The reason why I have chosen to use a GPU and to use CUDA is that every QR factorization update or downdate should be a simple independent process that can be handled by an individual thread or thread block. With a GPU I should be able to update or downdate a large number of solutions simultaneously and determine the best subset regression in a reasonable amount of time.

Schedule

Date	Goals
April 15, 2017	Set up a test harness to compare the performance of different best subset regression implementations with some example problems.
April 23, 2017	Complete an initial CUDA implementation of the LSQ algorithm, and confirm its accuracy by using the example problems created in the first week.
April 30, 2017	Identify and experiment with different parts of the algorithm that can be parallelized.

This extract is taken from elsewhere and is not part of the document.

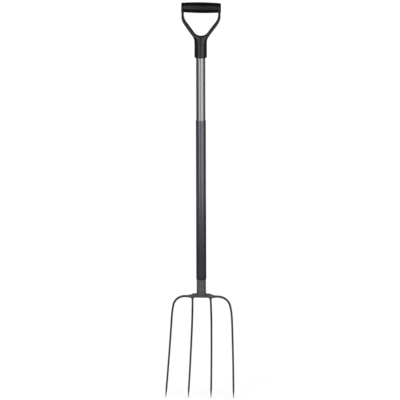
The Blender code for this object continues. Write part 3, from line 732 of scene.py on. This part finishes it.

If time permits implement a hybrid CPU-GPU algorithm.
May 7, 2017	Carry out experiments with each of the best subset regression implementations on the well-conditioned example problems. If time permits, also experiment with ill-conditioned problems.
May 10, 2017	Resolve last minute issues and generate speedup graphs that will be used to show the effectiveness of the parallel GPU algorithm.

References

[1] A. Miller. LSQ.f90, Current as of 10, April, 2017. jblevins.org/mirror/amiller/.

[2] E. Anderson, Z. Bai, C. Bischof, L. S. Blackford, J. Demmel, J. Dongarra, J. Du Croz, S. Hammarling, A. Greenbaum, A. McKenney, and D. Sorensen. LAPACK users’ guide (third ed.). Society for Industrial and Applied Mathematics, Philadelphia, PA, USA, 1999.

[3] B. Hadri, H. Ltaief, E. Agullo, and J. Dongarra. Tile QR factorization with parallel panel processing for multicore architectures. In Parallel & Distributed Processing (IPDPS), 2010 IEEE International Symposium on, pages 1–10, 2010.

[4] S. Tomov, J. Dongarra, and M. Baboulin. Towards dense linear algebra for hybrid GPU accelerated manycore systems. Parallel Computing, 36:232–240, 2010.

[5] http://support.minitab.com/en-us/minitab/17/topic-library/modeling-statistics/regression-and-correlation/basics/basics-of-best-subsets-regression/

[6] R. Andrew, N. Dingle. Implementing QR factorization updating algorithms on GPUs. Parallel Computing, 40:161-172, 2014.